Due to their read-only characteristics, docker images are also referred to as snapshots. The snapshots represent application and it's VE (virtual environment) at a given point of time. It is this consistency that makes Docker one of the most touted virtualization applications ever. The ability to stamp time allows developers to experiment and test apps in various conditions.

'Images' may mean pictures in traditional sense but when docker is under the radar, 'images' become copies of an entire system in one, movable file. Because images but templates, you cannot run or execute them. But what you can do is use those templates and build a container on top of it. Container will ultimately be running images. Every time you create a container, it creates a writable layer right on top of an unchangeable image. This is it, you can now modify it the way you want.

Docker Container


Docker container is nothing but an environment virtualized during run-time to allow users to isolate applications from the system underpinning it. These containers are compact, portable units in which you can start up an application quickly and easily.
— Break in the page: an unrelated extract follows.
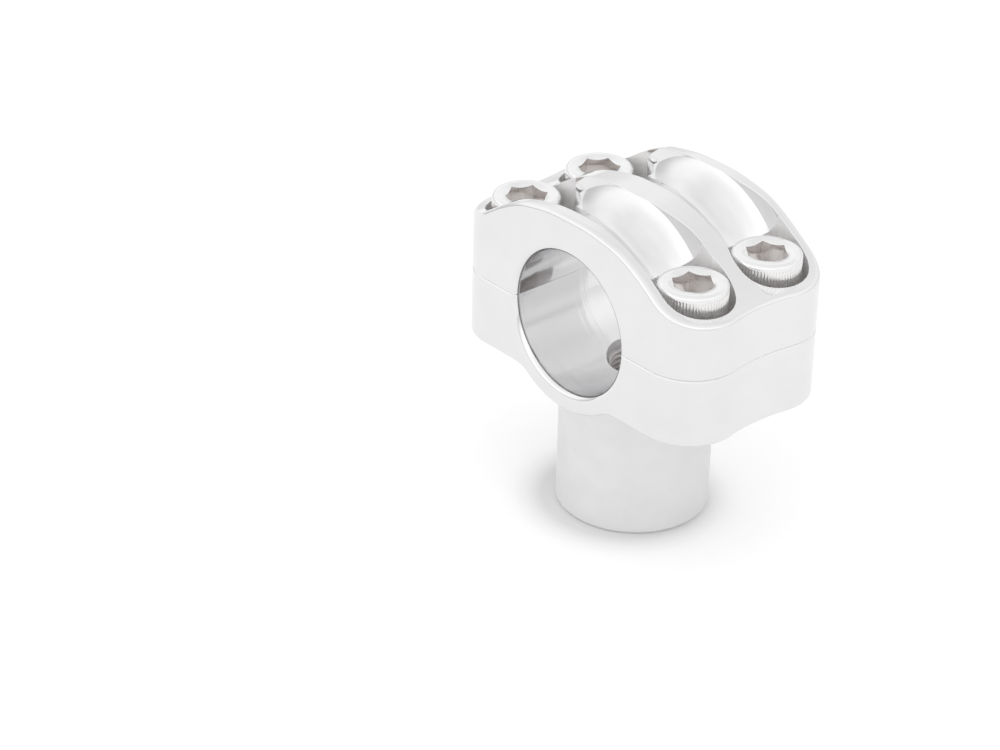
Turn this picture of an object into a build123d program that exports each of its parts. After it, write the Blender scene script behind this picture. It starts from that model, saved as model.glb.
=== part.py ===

A notable feature is the addition of standardized computing environment that runs inside the container at all times. Having this computing region is essential because it ensures that applications continue running the way they should ideally be running. Apart from facilitating computing, it also simplifies sharing among teammates.

As docker containers are entirely autonomous, they render essential service components by providing strong isolation, thereby ensuring containers don't interfere with one another, or with the server wherein they have been configured.  As per Docker claims, the units have the strongest isolation capability in the industry existing today.

Containers are different than Virtual Machine that they deploy a different level of virtualization. Unlike VMs where virtualization takes place in the hardware, containers are virtualized in the app layer. It is often called the OS-level virtualization and its only downside is, both host and guest OS needs to be alike. Yet, however, they can make use of one machine, partition its kernel, virtualize the operating system and run isolated processes as if the fellow OS never existed.


Difference between Docker Image and Container?


Docker is a platform that runs each and every application segregated and securely by the use of kernel containerization feature. It is a highly efficient and lightweight platform in terms of resources it uses. It uses the host underlying kernel containerization feature rather than creating its own hypervisor.

Docker Image is a set of files which has no state, whereas Docker Container is the instantiation of Docker Image. In other words, Docker Container is the run time instance of images.